*Work to do*
Only the lines holding the string "joints" are needed. Copy each one.

==*==

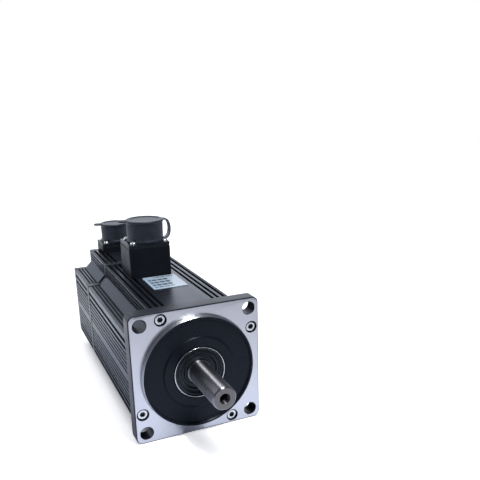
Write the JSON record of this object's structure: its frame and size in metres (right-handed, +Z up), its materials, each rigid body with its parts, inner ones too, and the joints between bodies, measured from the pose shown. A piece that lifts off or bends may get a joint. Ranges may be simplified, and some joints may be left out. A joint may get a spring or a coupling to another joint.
{
  "type": "servo motor",
  "caption": "Brushless AC servo motor with a square mounting flange, a plain keyless shaft, a finned black body and two capped connectors on top.",
  "frame": {"origin": "on the ground under the middle of the motor's length, below the shaft axis; the shaft axis is 55 mm up", "axes": "+Z up, -Y is the way the shaft points, +X is to the right seen from the shaft end"},
  "size_m": [0.11, 0.298, 0.1605],
  "materials": {
    "anodised_body": "black anodised extrusion, satin with light fin edges",
    "painted_casting": "satin black paint on die cast aluminium; the flange's mounting face and spigot are machined bare",
    "shaft_steel": "ground and polished steel",
    "bearing_steel": "polished bearing steel",
    "plated_steel": "zinc plated steel",
    "rubber": "moulded black rubber, matt",
    "lamination": "stamped electrical steel, varnished",
    "copper": "enamelled copper wire, varnished",
    "magnet": "nickel plated",
    "board": "green solder mask",
    "code_glass": "clear glass with a chrome track",
    "insulator": "black moulded resin",
    "machined_aluminium": "bare machined aluminium",
    "label": "printed foil, satin"
  },
  "bodies": {
    "motor": {"encoder_board": "board", "encoder_cap_strap": "rubber", "encoder_gasket": "rubber", "encoder_housing": "anodised_body", "encoder_mount": "painted_casting", "encoder_pin_insert": "insulator", "encoder_reader": "insulator", "encoder_receptacle": "plated_steel", "encoder_screw_1": "plated_steel", "encoder_screw_2": "plated_steel", "encoder_screw_3": "plated_steel", "encoder_screw_4": "plated_steel", "encoder_terminal_box": "painted_casting", "flange_screw_1": "plated_steel", "flange_screw_2": "plated_steel", "flange_screw_3": "plated_steel", "flange_screw_4": "plated_steel", "front_bearing_outer_ring": "bearing_steel", "front_flange": "painted_casting", "nameplate": "label", "oil_seal": "rubber", "oil_seal_case": "plated_steel", "power_cap_strap": "rubber", "power_gasket": "rubber", "power_pin_insert": "insulator", "power_receptacle": "plated_steel", "power_screw_1": "plated_steel", "power_screw_2": "plated_steel", "power_screw_3": "plated_steel", "power_screw_4": "plated_steel", "power_terminal_box": "painted_casting", "rear_bearing_outer_ring": "bearing_steel", "rear_cover": "painted_casting", "rear_end_shield": "painted_casting", "stator_core": "lamination", "stator_housing": "anodised_body", "stator_winding": "copper", "tie_bolt_1": "plated_steel", "tie_bolt_2": "plated_steel", "tie_bolt_3": "plated_steel", "tie_bolt_4": "plated_steel", "wave_washer": "bearing_steel"},
    "rotor": {"rotor_shaft": "shaft_steel", "rotor_core": "lamination", "rotor_magnet_1": "magnet", "rotor_magnet_2": "magnet", "rotor_magnet_3": "magnet", "rotor_magnet_4": "magnet", "rotor_magnet_5": "magnet", "rotor_magnet_6": "magnet", "rotor_magnet_7": "magnet", "rotor_magnet_8": "magnet", "front_bearing_inner_ring": "bearing_steel", "rear_bearing_inner_ring": "bearing_steel", "encoder_hub": "machined_aluminium", "encoder_disc": "code_glass"},
    "front_cage": {"front_ball_cage": "bearing_steel"},
    "rear_cage": {"rear_ball_cage": "bearing_steel"},
    "power_cap": {"power_dust_cap": "rubber"},
    "encoder_cap": {"encoder_dust_cap": "rubber"}
  },
  "joints": [
    {"name": "rotor_spin", "type": "hinge", "parent": "motor", "child": "rotor", "pos_m": [0, 0, 0.055], "axis": [0, -1, 0], "continuous": true},
    {"name": "front_cage_orbit", "type": "hinge", "parent": "motor", "child": "front_cage", "pos_m": [0, 0, 0.055], "axis": [0, -1, 0], "continuous": true},
    {"name": "rear_cage_orbit", "type": "hinge", "parent": "motor", "child": "rear_cage", "pos_m": [0, 0, 0.055], "axis": [0, -1, 0], "continuous": true},
    {"name": "power_cap_lift", "type": "slide", "parent": "motor", "child": "power_cap", "axis": [0, 0, 1], "range_m": [0, 0.018], "deforming": ["power_cap_strap"]},
    {"name": "encoder_cap_lift", "type": "slide", "parent": "motor", "child": "encoder_cap", "axis": [0, 0, 1], "range_m": [0, 0.018], "deforming": ["encoder_cap_strap"]}
  ],
  "couplings": [
    {"joint": "front_cage_orbit", "follows": "rotor_spin", "ratio": 0.3846},
    {"joint": "rear_cage_orbit", "follows": "rotor_spin", "ratio": 0.3854}
  ]
}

==*==

*Response to the exercise*
Write the JSON record of this object's structure: its frame and size in metres (right-handed, +Z up), its materials, each rigid body with its parts, inner ones too, and the joints between bodies, measured from the pose shown. A piece that lifts off or bends may get a joint. Ranges may be simplified, and some joints may be left out. A joint may get a spring or a coupling to another joint.
  "joints": [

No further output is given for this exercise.